Phone number is like 444-444-4444

In [1]:
import re
phoneNumRegex = re.compile(r"\d\d\d-\d\d\d-\d\d\d\d")
matchobject = phoneNumRegex.search("my number is 434-343-4343")
matchobject.group()
Out[1]:
'434-343-4343'

But what if we wanted to get only the area code.
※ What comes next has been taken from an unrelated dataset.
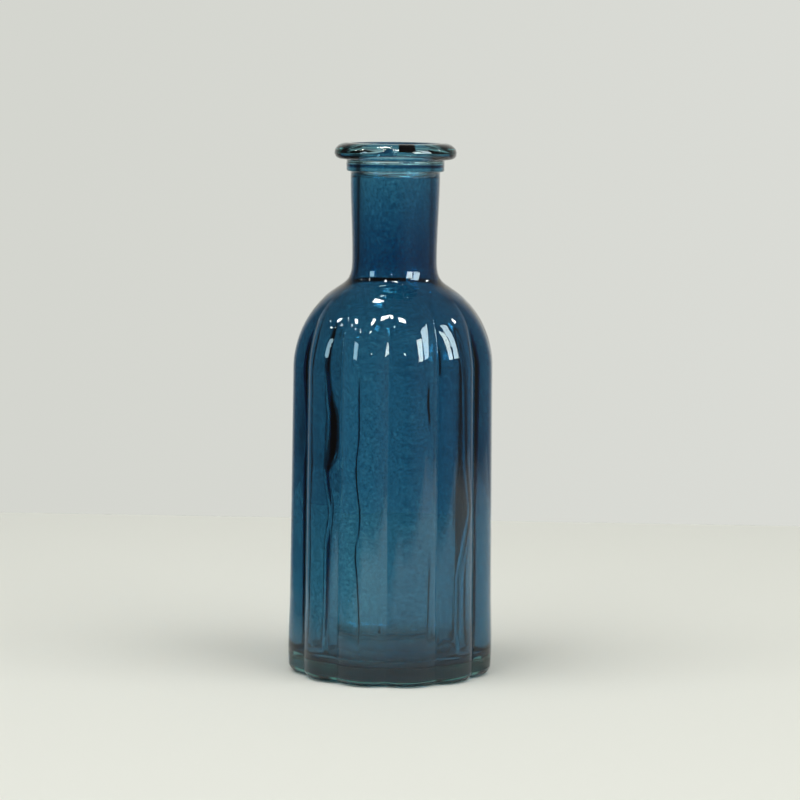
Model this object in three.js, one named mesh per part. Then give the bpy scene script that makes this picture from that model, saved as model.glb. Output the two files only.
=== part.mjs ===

For that we use parantheses to mark out the groups

In [2]:
phoneNumRegex = re.compile(r"(\d\d\d)-(\d\d\d-\d\d\d\d)")
In [3]:
matchobject = phoneNumRegex.search("my number is 434-343-4343")
In [4]:
matchobject.group()
Out[4]:
'434-343-4343'
In [5]:
matchobject.group(1)
Out[5]:
'434'
In [6]:
matchobject.group(2)
Out[6]:
'343-4343'

Calling group() or group(0) returns the full matching string, group(1) returns the groups 1's matching string, and so on.

If the paranthesis are part of the string we have to use the escape character.

In [7]:
phoneNumRegex = re.compile(r"\(\d\d\d\)-\(\d\d\d-\d\d\d\d\)")
In [8]:
matchobject = phoneNumRegex.search("my number is (434)-(343-4343)")   #the parantheses are added
In [9]:
matchobject.group()
Out[9]:
'(434)-(343-4343)'



The Pipe Character

The vertical bar above the enter key | is called the pipe character

What if we wanted to find all the words with a fixed prefix like batman batmobile which have bat as a prefix

In [10]:
batRegex = re.compile(r'bat(man|mobile|copter|cave|bat)')

The parantheses after the bat contains possible suffixes after the bat separated by the pipe character

In [11]:
matchobject = batRegex.search('batman rides his batcopter and batmobile to his batcave. nanananannnan batbat. lol')
In [12]:
matchobject.group()
Out[12]:
'batman'

If we want to find only the suffix of the first appearance we can do that in the following way

In [13]:
matchobject.group(1)
Out[13]:
'man'

And the above returned only the first element

Defining matchobject using findall function on regex object

In [14]:
matchobject = batRegex.findall('batman rides his batcopter and batmobile to his batcave. nanananannnan batbat. lol')
In [15]:
matchobject
Out[15]:
['man', 'copter', 'mobile', 'cave', 'bat']
In [16]:
for i in range(len(matchobject)):
    print("bat"+matchobject[i])
batman
batcopter
batmobile
batcave
batbat